Stand at the mouth of the alley and look up. The bridge is right there, framed by the old hospital on one side and the old stable-and-laundry building on the other. The light is best in the late afternoon, when the sun comes in low from the west and lights the copper. The street is usually quiet. Sometimes a delivery van will go through and you will get a sense of how narrow the alley really is. Sometimes a couple will walk by with a film camera. Sometimes you will be the only one there.
How to Visit
Where: Staple Street between Harrison and Jay Streets, Tribeca. The skybridge spans the alley between 67 Hudson Street and the three-story building at 9 Jay Street.
Nearest subway: Chambers Street on the 1, 2, 3 (about four blocks). Franklin Street on the 1 is also a short walk. The A, C, E at Canal Street works if you do not mind a slightly longer stroll through Tribeca.

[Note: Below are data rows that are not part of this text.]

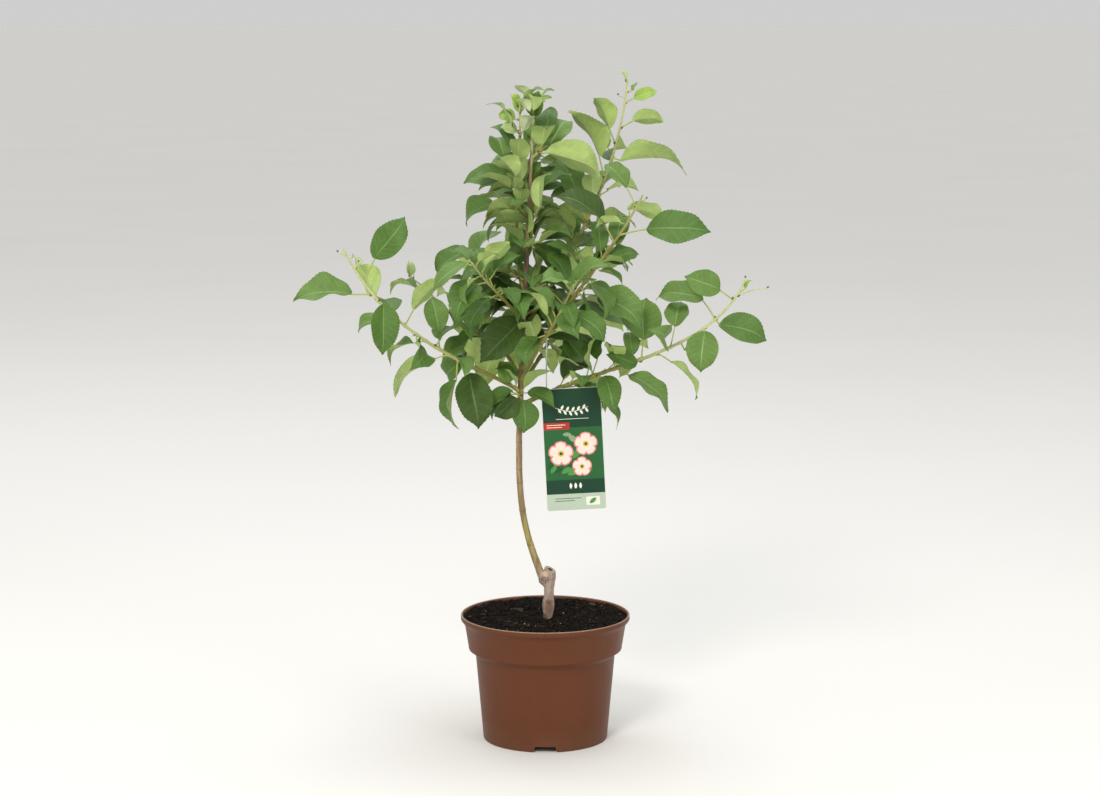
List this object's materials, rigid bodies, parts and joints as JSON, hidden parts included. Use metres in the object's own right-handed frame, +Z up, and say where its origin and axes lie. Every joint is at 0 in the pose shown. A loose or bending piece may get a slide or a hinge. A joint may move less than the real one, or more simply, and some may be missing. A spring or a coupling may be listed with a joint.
{
  "type": "dwarf fruit tree in a nursery pot",
  "caption": "Young grafted dwarf fruit tree with an open leafy crown, standing in a brown plastic nursery pot of compost, with a hanging plant label.",
  "frame": {"origin": "centre of the pot's flat underside, where the pot stands", "axes": "+Z up along the plant's height; -Y towards the front of the plant; +X to its right as seen from the front"},
  "size_m": [0.581, 0.4013, 0.8293],
  "materials": {
    "pot": "satin moulded polypropylene",
    "compost": "moist crumbly peat compost",
    "bark": "rough grey-brown bark, smoother above the graft",
    "young_bark": "smooth olive and brown young bark",
    "foliage": "satin green leaves with paler undersides",
    "card": "printed plastic card",
    "strap": "thin pale plastic strap"
  },
  "bodies": {
    "root": {"bough_back_high": "young_bark", "bough_back_left": "young_bark", "bough_back_right": "young_bark", "bough_front_left": "young_bark", "bough_front_right": "young_bark", "bough_low_left": "young_bark", "bough_low_right": "young_bark", "bough_mid_left": "young_bark", "bough_mid_right": "young_bark", "bough_upper_right": "young_bark", "label": "card", "label_tie": "strap", "leaves_back_high": "foliage", "leaves_back_high_spur": "foliage", "leaves_back_left": "foliage", "leaves_back_low_spur": "foliage", "leaves_back_middle_spur": "foliage", "leaves_back_right": "foliage", "leaves_front_left": "foliage", "leaves_front_right": "foliage", "leaves_front_spur": "foliage", "leaves_high_left_spur": "foliage", "leaves_high_right_spur": "foliage", "leaves_inner_spur": "foliage", "leaves_low_left": "foliage", "leaves_low_right": "foliage", "leaves_low_spur": "foliage", "leaves_mid_left": "foliage", "leaves_mid_right": "foliage", "leaves_middle_left_spur": "foliage", "leaves_middle_right_spur": "foliage", "leaves_right_spur": "foliage", "leaves_second_leader": "foliage", "leaves_top": "foliage", "leaves_upper_front_spur": "foliage", "leaves_upper_left_spur": "foliage", "leaves_upper_right": "foliage", "pot": "pot", "second_leader": "young_bark", "soil": "compost", "trunk": "bark"}
  },
  "joints": []
}
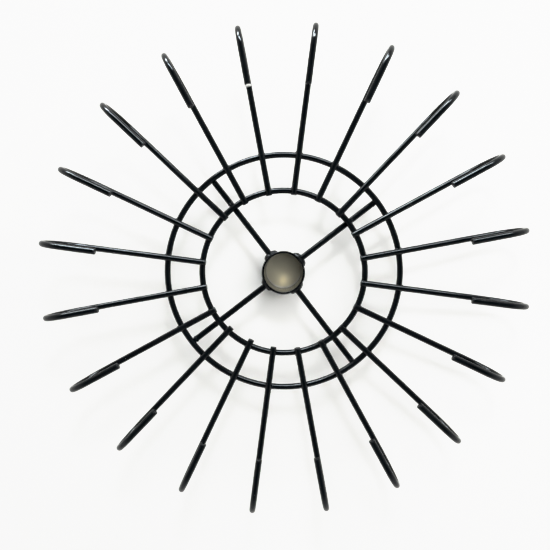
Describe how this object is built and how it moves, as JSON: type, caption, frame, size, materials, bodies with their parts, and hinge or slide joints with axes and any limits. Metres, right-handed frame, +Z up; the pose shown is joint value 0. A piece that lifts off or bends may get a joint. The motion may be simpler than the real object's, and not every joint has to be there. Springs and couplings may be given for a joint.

Hours: The alley is a public street, viewable any time. The bridge itself is private property and not open to the public — this is a look-up-and-admire visit, not a walk-across one.
Cost: Free.
Combine with: A walk through Tribeca’s cast-iron blocks on Greenwich, Franklin, and White Streets — the neighborhood holds one of the largest collections of 19th-century cast-iron architecture in New York after SoHo.
Insider Tip: Most people walk down Hudson Street, glance at the alley, and keep moving. Locals know to stand on Jay Street and look back east — from that angle, the bridge sits perfectly framed against the brick on both sides, and you can see the original Red Cross shield mounted on the old House of Relief. Bring a camera with a slight zoom. Phones work, but the detail in the copper rewards a real lens.
Why It Still Matters
Tribeca’s skybridge is not Carnegie Hall. It is not the Woolworth Building. It is a piece of working infrastructure from a city that no longer exists — one that ran on horses and steam and hand-fed coal, where hospitals had stables and laundry was a serious architectural problem. It survived because nobody ever found a reason to tear it down, and because the buildings on either end kept finding new tenants who liked having a copper bridge in their floor plan.
Standing under it, you can feel the city in two layers at once. The cobblestones below. The condos above. The bridge — quiet, useless, beautiful — connecting them.
That is what hidden Tribeca looks like. Go find it.